No other part of the economy is so deeply influenced by European Union rules as farming, which is subject to the Common Agricultural Policy, or CAP. The objectives and tasks of this set of rules were first laid down over 60 years ago, in 1957.
At that time, the European Economic Community (as the EU was called back then) had just six member countries. Its aim was to guarantee an adequate supply of food at reasonable prices for the population of post-war Europe. That meant promoting farm productivity, stabilizing markets by hindering big price fluctuations, and ensuring the farming population an acceptable standard of living. The Common Agricultural Policy quickly achieved these goals: by the 1970s, farmers were producing more food than Europe could consume. However, the attractiveness of guaranteed prices and incomes soon revealed their negative side: butter mountains towered up and milk lakes flooded over. Warehouses in which the EU stored the unsellable surpluses came to be a sure-fire source of income for their owners. Export subsidies artificially cut prices by dumping products on the world market, regardless of the ruinous effect on smallholder farmers in the importing countries.
Agriculture is no longer the main theme for European integration, but it still takes the biggest slice of the budget.
Although the Common Agricultural Policy has been reworked many times and the export subsidies have disappeared, a new set of objectives that would address the challenges of the 21st century has never been agreed upon. First and foremost, the massive influence agriculture has over nature and the environment – the quality of soil and water, as well as habitats of insects and rare plants are inseparable from agricultural production. Protecting the environment, animals, the climate and human health and the development of rural areas, as well as the disappearance of small scale farms are major challenges that should be regulated at the European level. Despite this, the Common Agricultural Policy fails to deal with them systematically.
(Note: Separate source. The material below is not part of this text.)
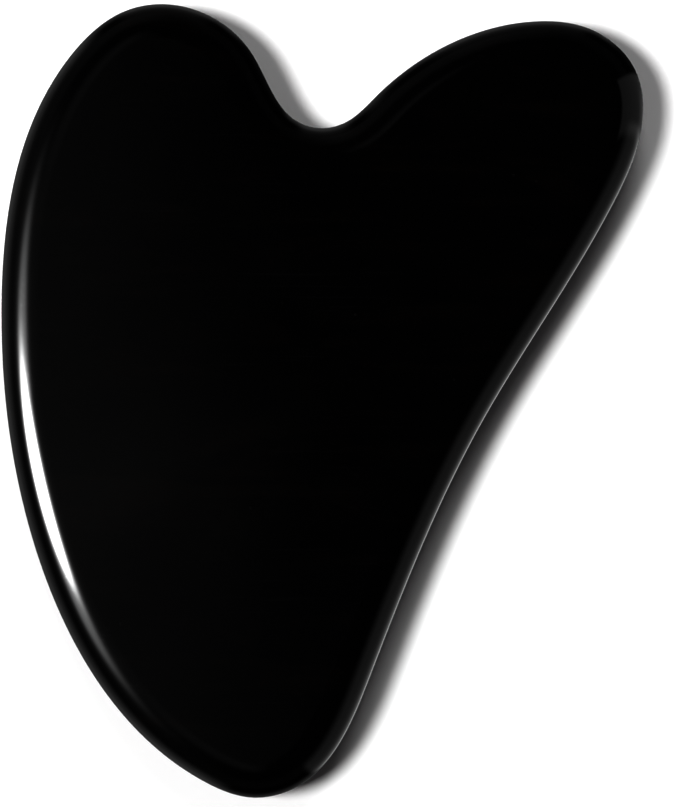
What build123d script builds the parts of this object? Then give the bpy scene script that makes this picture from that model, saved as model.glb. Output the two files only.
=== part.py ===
from build123d import *
import os

# A gua sha scraper: one flat polished stone, cut to a free-form outline with a rounded rim.
# Millimetres. The stone lies on its lower face, +Z up. +Y runs from the tip to the two lobes,
# and the origin is on the table, under the middle of the outline.

# Overall sizes
stone_length = 80.0
stone_width = 64.7
stone_thickness = 7.0
rim_band = 0.2  # straight band left halfway up the rim, between its two roundings

# The high lobe, on the left, reaches the full length
high_lobe_radius = 10.6
high_lobe_place = -0.4977  # how far across its middle lies, as a share of half the width

# The low lobe, on the right, reaches the full width
low_lobe_radius = 8.2
low_lobe_drop = 2.0  # how far its top lies below the high lobe's

# The finger notch between the lobes
notch_radius = 5.0
notch_depth = 12.5
notch_x = 0.0

# The tip at the foot
tip_radius = 8.8
tip_place = -0.2102  # how far across its middle lies, as a share of half the width

# Points that the flanks pass through, as shares of half the width and half the length
notch_shoulder = [(0.172, 0.771), (0.682, 0.957)]
hollow_flank = [(0.907, 0.498), (0.507, -0.040), (0.156, -0.679)]
round_flank = [(-0.951, -0.193), (-1.0, 0.208), (-0.791, 0.863)]

# Worked-out sizes
half_length = stone_length / 2
half_width = stone_width / 2
rim_radius = (stone_thickness - rim_band) / 2


def arc_points(centre, radius, bearings):
    """Points of a construction circle, at bearings in degrees from +X towards +Y."""
    return [centre + Vector(radius, 0).rotate(Axis.Z, bearing) for bearing in bearings]


def flank_points(shares):
    """Points of a flank, from their shares of half the width and half the length."""
    return [Vector(across * half_width, along * half_length) for across, along in shares]


# One closed smooth curve, clockwise from the high lobe. The construction circles set how
# tightly it turns at the lobes, the notch and the tip, and the flanks sweep between them.
high_lobe = Vector(high_lobe_place * half_width, half_length - high_lobe_radius)
notch = Vector(notch_x, half_length - notch_depth + notch_radius)
low_lobe = Vector(half_width - low_lobe_radius, half_length - low_lobe_drop - low_lobe_radius)
tip = Vector(tip_place * half_width, tip_radius - half_length)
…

How does a reform of the Common Agricultural Policy come into being, complete with new priorities, payments or spending cuts? First the European Commission comes up with a proposal. This is discussed and amended by the European Parliament and the Agriculture and Fisheries Council (composed of ministers from all 28 EU member states). It is then decided on through laborious discussions, known as a “trilogue”, between these three institutions. Once the law has been agreed, its provisions must be implemented through national laws and rules in each member country. This means all three institutions carry the responsibility for the future policy. Time and again, small-scale farmers’ organizations as well as environment and development groups complain that the negotiation process waters down any attempts to make the Common Agricultural Policy more just or sustainable. For many years, the most important goal of the policy has been to stabilize farm incomes.
Smallholdings dominate in several EU countries. For some families they are the main source of income; for others they are a sideline.
Agriculture currently accounts for 38 percent of the EU’s budget, or around 58 billion euros a year. In other words, every citizen pays 114 euros into the EU’s agriculture fund. Agriculture takes up the biggest chunk of the EU’s budget, though its share is shrinking. In 1988 it was 55 percent; by 2027 it should be only 27 percent.
That budget is divided into two parts, or “pillars”. Pillar I, the European Agricultural Guarantee Fund, accounts for 75 percent of the money. This pot of funding is used to make payments to farmers based on the area they farm: an average of 267 euros per hectare throughout the EU. Because farms vary in size, 82 percent of the total goes to only 20 percent of the recipients. Pillar II, the European Agricultural Fund for Rural Development, covers the remaining 25 percent of the funds. It pays for programmes to develop rural areas, organic farming, support for farming in disadvantaged areas, in addition to environmental and nature conservation and climate protection.
Although it is Pillar II that rewards environmental services, the Commission has proposed to cut this budget by 27 percent in the coming funding period. Pillar I would be trimmed by just 10 percent. This is just the latest in a rich history of misguided developments in the Common Agricultural Policy.